Что касается Файфа, то он вовсе не рассчитывал на удачу, когда подошла его очередь попытаться выжать хоть что-то из своей царапины. Он даже и идти-то не хотел, спасибо Мактею, уговорил его. Только Мактей имел в виду его ранение, а Файф решил лучше пожаловаться на больную лодыжку. Еще мальчишкой, играя в футбол, он сильно вывихнул ее, и с тех пор у него иногда бывало, что там что-то вдруг выскакивало, и тогда было больно ходить. Он даже походку особую выработал с годами, чтобы щадить больную ногу. А в походах и перед боем туго бинтовал ее специальным бинтом — так его еще дома научил доктор, наблюдавший много лет за их семьей. Но вот чтобы воспользоваться этой лодыжкой как предлогом для эвакуации — это ему и в голову не приходило. К больной ноге он привык, и все, что было связано с ней, тоже стало чем-то обыденным, привычным, таким же, как вечно плохие зубы или близорукие глаза. Но однажды вечером, когда они с Мактеем шли на ужин и он нечаянно оступился, споткнувшись в грязи о какую-то корягу, косточка снова выскочила и боль полоснула по телу.

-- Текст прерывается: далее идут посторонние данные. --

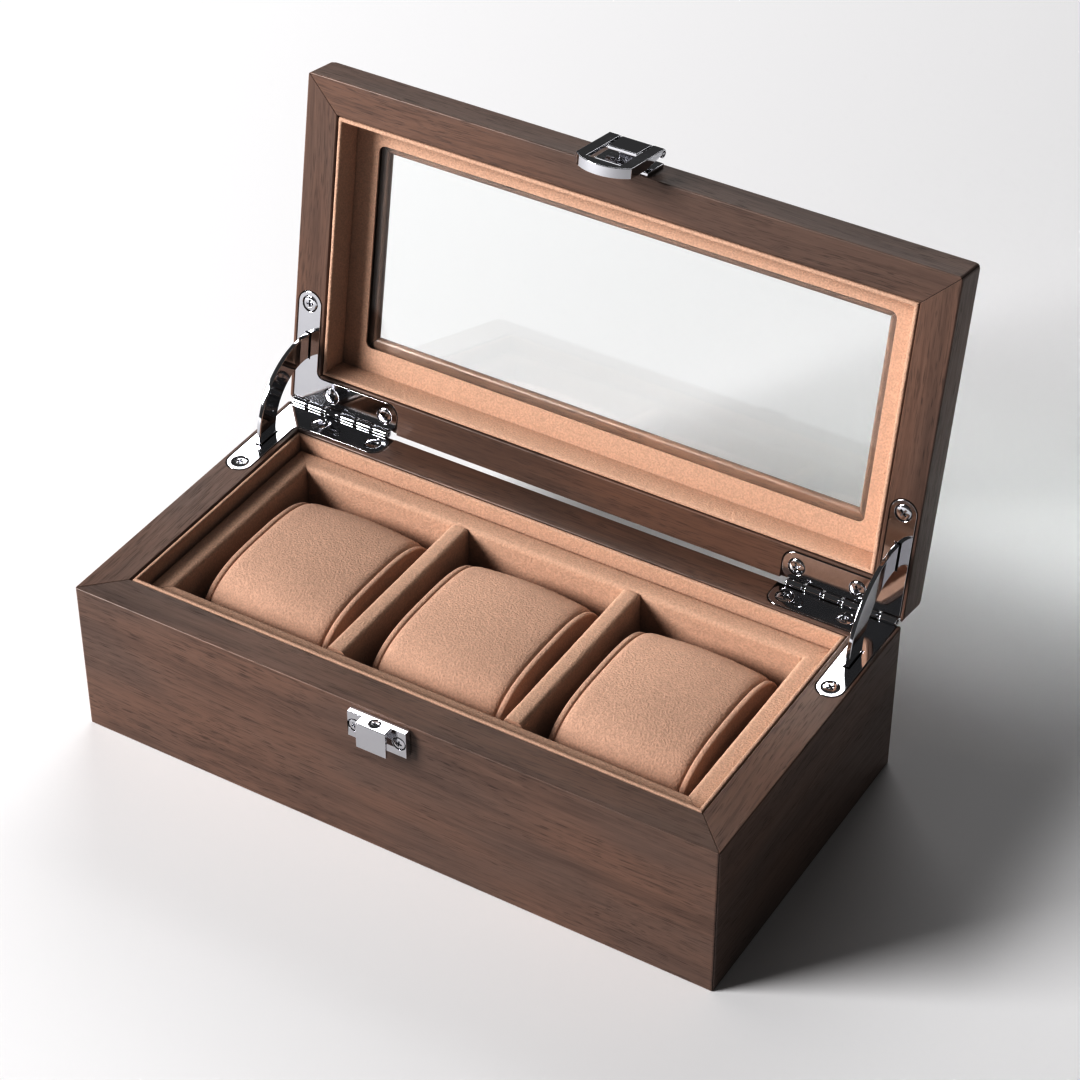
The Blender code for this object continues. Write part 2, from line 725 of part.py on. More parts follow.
def catch():
    """A plate on the base's front face whose top folds forwards into a tab for the lever's slot."""
    face = -DEPTH / 2
    low, high = CATCH_Z
    plate = block(
        "catch_plate",
        (-CATCH_HALF, face - CATCH_PLATE, low - 0.2 * MM),
        (CATCH_HALF, face - PLATE_BACK, high),
        "chrome",
    )
    bridge = block(
        "catch_bridge", (-TAB_HALF, face - TAB_OUT[1], high - 1.2 * MM), (TAB_HALF, face - 2 * MM, high)
    )
    tab = block("catch_tab", (-TAB_HALF, face - TAB_OUT[1], low), (TAB_HALF, face - TAB_OUT[0], high))
    boss = rod(
        "catch_boss",
        (0, face - TOP_SCREW_OUT, high - 7 * MM),
        (0, face - TOP_SCREW_OUT, high - 0.55 * MM),
        1.57 * MM,
        sides=14,
    )
    boolean(plate, "UNION", boss, bridge, tab)
    for k, (x, z) in enumerate(CATCH_SCREWS):
        around = rod(
            f"catch_head_{k}",
            (x, face - 4 * MM, z),
            (x, face - CATCH_PLATE + 1.4 * MM, z),
            CATCH_HEAD_R + GAP,
            sides=14,
        )
        ends = (x, face - 4 * MM, z), (x, face + MM, z)
        through = rod(f"catch_through_{k}", *ends, SHANK_R + GAP, sides=HOLE_SIDES)
        boolean(plate, "DIFFERENCE", through, around, solver="MANIFOLD")
    top = (0, face - TOP_SCREW_OUT, high)
    above = (*top[:2], high + MM)
    sunk = rod("catch_top_head", above, (*top[:2], high - 0.8 * MM), SMALL_HEAD_R + 0.2 * MM)
    ends = above, (*top[:2], high - 6 * MM)
    deep = rod("catch_top_hole", *ends, SMALL_SHANK_R + GAP, sides=HOLE_SIDES)
    boolean(plate, "DIFFERENCE", sunk, deep, solver="MANIFOLD")
    side_screw = screw_mesh(CATCH_HEAD_R)
    top_screw = screw_mesh(SMALL_HEAD_R, SMALL_SHANK_R, 5 * MM, 0.6 * MM)
    for k, (x, z) in enumerate(CATCH_SCREWS):
        place = place_screw((x, face - CATCH_PLATE, z), (0, -1, 0), 0.4 + k)
        fastener(f"catch_screw_{k + 1}", side_screw, place)
    fastener("catch_top_screw", top_screw, place_screw(top, (0, 0, 1), 0.3))


def clasp_bore(label):
    """The cutter for the lever's pin."""
    ends = [front_point(hand * (LEVER_HALF + 2 * SPARE), *PIVOT) for hand in SIDES.values()]
    return rod(f"clasp_bore_{label}", *ends, CLASP_PIN_R + GAP)


def clasp_mount(empty):
    """The lid's half of the clasp: a plate that folds back over itself as a tongue, with a knuckle."""
    out, up = PIVOT
    mount = front_block("clasp_mount", MOUNT_HALF, (PLATE_BACK, MOUNT_FACE), (0.8 * MM, 11.4 * MM), "chrome")
    rise = front_block("clasp_rise", TONGUE_HALF, (MM, out), (up - 0.7 * MM, up + 0.7 * MM))
    tongue = front_block("clasp_tongue", TONGUE_HALF, (5.6 * MM, 6.8 * MM), (0.2 * MM, up))
    ends = front_point(-TONGUE_HALF, out, up), front_point(TONGUE_HALF, out, up)
    boolean(mount, "UNION", rise, tongue, rod("clasp_knuckle", *ends, CLASP_KNUCKLE_R))
    bore = clasp_bore("mount")
    holes = []
    for k, (x, z) in enumerate(CLASP_SCREWS):
        ends = front_point(x, 3 * MM, z), front_point(x, -MM, z)
        holes.append(rod(f"clasp_seat_{k}", *ends, SMALL_HEAD_R + 0.2 * MM))
    boolean(mount, "DIFFERENCE", bore, *holes)
    smooth(mount)
    hang(mount, empty)
    pin_ends = front_point(-LEVER_HALF, out, up), front_point(LEVER_HALF, out, up)
    hang(rod("clasp_pin", *pin_ends, CLASP_PIN_R, "chrome"), empty)
    screw = screw_mesh(SMALL_HEAD_R, SMALL_SHANK_R, 7 * MM, MM)
    for k, (x, z) in enumerate(CLASP_SCREWS):
        place = place_screw(front_point(x, MOUNT_FACE, z), (0, -1, 0), 0.7 + k)
        hang(fastener(f"clasp_screw_{k + 1}", screw, place), empty)


def lever_outline(half, corner, tip, back):
    """A plan with straight sides and a front edge that is one arc through the tip."""
    sag = corner - tip
    radius = (half**2 + sag**2) / (2 * sag)
    reach = math.asin(half / radius)
    steps = 14
    arc = [-reach + 2 * reach * k / steps for k in range(steps + 1)]
    front = [(radius * math.sin(a), tip + radius - radius * math.cos(a)) for a in arc]
    return [*front, (half, back), (-half, back)]


def clasp_lever(empty):
    """The hinged flap: a slotted plate with a turned-down skirt and a knuckle on each side."""
    out, up = PIVOT
    stand = Matrix.Translation((0, -DEPTH / 2, MATING_Z)) @ Matrix.Rotation(math.pi / 2, 4, "X")
    outline = lever_outline(LEVER_HALF, LEVER_CORNER, LEVER_TIP, up)
    slot = rectangle((-SLOT_HALF, SLOT_END), (SLOT_HALF, up + 6 * MM), 0.0)
    lever = slab("clasp_lever", outline, LEVER_SKIRT, LEVER_PLATE[1], "chrome", turn=stand)
    hollow = lever_outline(LEVER_HALF - SKIRT_T, LEVER_CORNER, LEVER_TIP + SKIRT_T, up + 6 * MM)
    inside = slab("lever_hollow", hollow, 0, LEVER_PLATE[0], turn=stand)
    window = slab("lever_slot", slot, 0, 12 * MM, turn=stand)
    taper_points = [
        (8 * MM - up, LEVER_SKIRT),
        (8 * MM, 5 * MM),
        (20 * MM, 5 * MM),
        (20 * MM, 0),
        (8 * MM - up, 0),
    ]
    taper = slab(
        "lever_taper",
        [(-DEPTH / 2 - away, MATING_Z + height) for height, away in taper_points],
        -20 * MM,
        20 * MM,
        turn=UPRIGHT,
    )
    boolean(lever, "DIFFERENCE", inside, window, taper)
    for side, hand in SIDES.items():
        ends = [front_point(hand * x, out, up) for x in (TONGUE_HALF + 0.5 * MM, LEVER_HALF)]
        boolean(lever, "UNION", rod(f"lever_knuckle_{side}", *ends, CLASP_KNUCKLE_R))
    boolean(lever, "DIFFERENCE", clasp_bore("lever"))
    smooth(lever)
    pivot = axis_empty("clasp_pivot", front_point(0, out, up), empty)
    hang(lever, pivot)


# ---------------------------------------------------------------- build

clear_scene()
PARTS = new_collection("watch_box")
CUTTERS = new_collection("cutters")
base_case()
base_lining()
tray()
cushions()
catch()
LID_AXIS = axis_empty("lid_axis", (0, AXIS_Y, MATING_Z))
lid(LID_AXIS)
hinges(LID_AXIS)
stay_arms()
clasp_mount(LID_AXIS)
clasp_lever(LID_AXIS)
LID_AXIS.rotation_euler.x = -OPEN_ANGLE
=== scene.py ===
"""Looks of the watch box: walnut case, suede lining and pillows, chrome hinges and clasp.

Metres, +Z up, the front faces -Y and the lid stands open. Lid pieces are drawn as if the lid were
closed and then turned open about the hinge axis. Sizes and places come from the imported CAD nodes.
"""

import json
import math

import bmesh
import bpy
from mathutils import Matrix, Vector, noise


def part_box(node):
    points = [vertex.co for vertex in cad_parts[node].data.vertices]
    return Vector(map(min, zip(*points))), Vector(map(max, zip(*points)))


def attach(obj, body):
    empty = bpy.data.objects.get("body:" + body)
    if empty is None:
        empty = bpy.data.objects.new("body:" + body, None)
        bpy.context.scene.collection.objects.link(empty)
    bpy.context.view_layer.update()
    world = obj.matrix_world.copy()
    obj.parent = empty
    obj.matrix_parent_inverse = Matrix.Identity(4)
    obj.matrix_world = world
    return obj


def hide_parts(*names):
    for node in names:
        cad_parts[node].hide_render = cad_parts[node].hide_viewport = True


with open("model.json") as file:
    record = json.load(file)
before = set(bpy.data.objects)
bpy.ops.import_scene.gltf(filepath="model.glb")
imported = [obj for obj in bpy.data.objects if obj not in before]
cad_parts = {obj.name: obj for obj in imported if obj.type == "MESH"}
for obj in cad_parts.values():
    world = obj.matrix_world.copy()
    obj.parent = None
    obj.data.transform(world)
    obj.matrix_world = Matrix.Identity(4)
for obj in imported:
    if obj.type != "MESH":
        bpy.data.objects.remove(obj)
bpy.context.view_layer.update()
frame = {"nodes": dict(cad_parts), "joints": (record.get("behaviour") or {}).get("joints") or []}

MM = 0.001
NODES = frame["nodes"]
JOINTS = {joint["name"]: joint for joint in frame["joints"]}
HINGE = Vector(JOINTS["lid_hinge"]["pos_m"])
OPEN_ANGLE = -math.radians(JOINTS["lid_hinge"]["range_deg"][0])
TO_HINGE = Matrix.Translation(HINGE)
LID_TURN = TO_HINGE @ Matrix.Rotation(-OPEN_ANGLE, 4, "X") @ TO_HINGE.inverted()
SIDES = ("front", "right", "back", "left")
HANDS = {"left": -1, "right": 1}

# edge rounding
WOOD_EDGE = 0.15 * MM
METAL_EDGE = 0.2 * MM
SHARP_ANGLE = math.radians(35)
SUEDE_SHARP_ANGLE = math.radians(50)
WELD_DISTANCE = 0.001 * MM
FLAT_ANGLE = math.radians(0.6)

# hinges and stay arms
ARM_EDGE = 0.35 * MM
ARM_STEPS = 64
KNUCKLES = 6
KNUCKLE_GAP = 0.4 * MM
KNUCKLE_SOFT = 0.5 * MM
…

— Ты чего это побелел? — удивился Мактей. — Или что случилось?
Файф, с трудом переведя дух, объяснил причину. Боль постепенно утихала, теперь надо было осторожно вытянуть ногу и так подержать несколько минут.
Мактея все это очень удивило:
— А ты к врачу с этим ходил? Ты, парень, просто спятил, да и только! Да тебя с такой штукой отсюда в два счета уберут, помяни мое слово.
— Да брось ты! — Файфу такое и на ум никогда не приходило.
— Чего там брось. Еще как спишут! Я вон сколько видел солдат с меньшими болячками, и то списывали.
— А если они меня по шее?
— Ну и черт с ними. Чем ты-то рискуешь? Хуже не будет.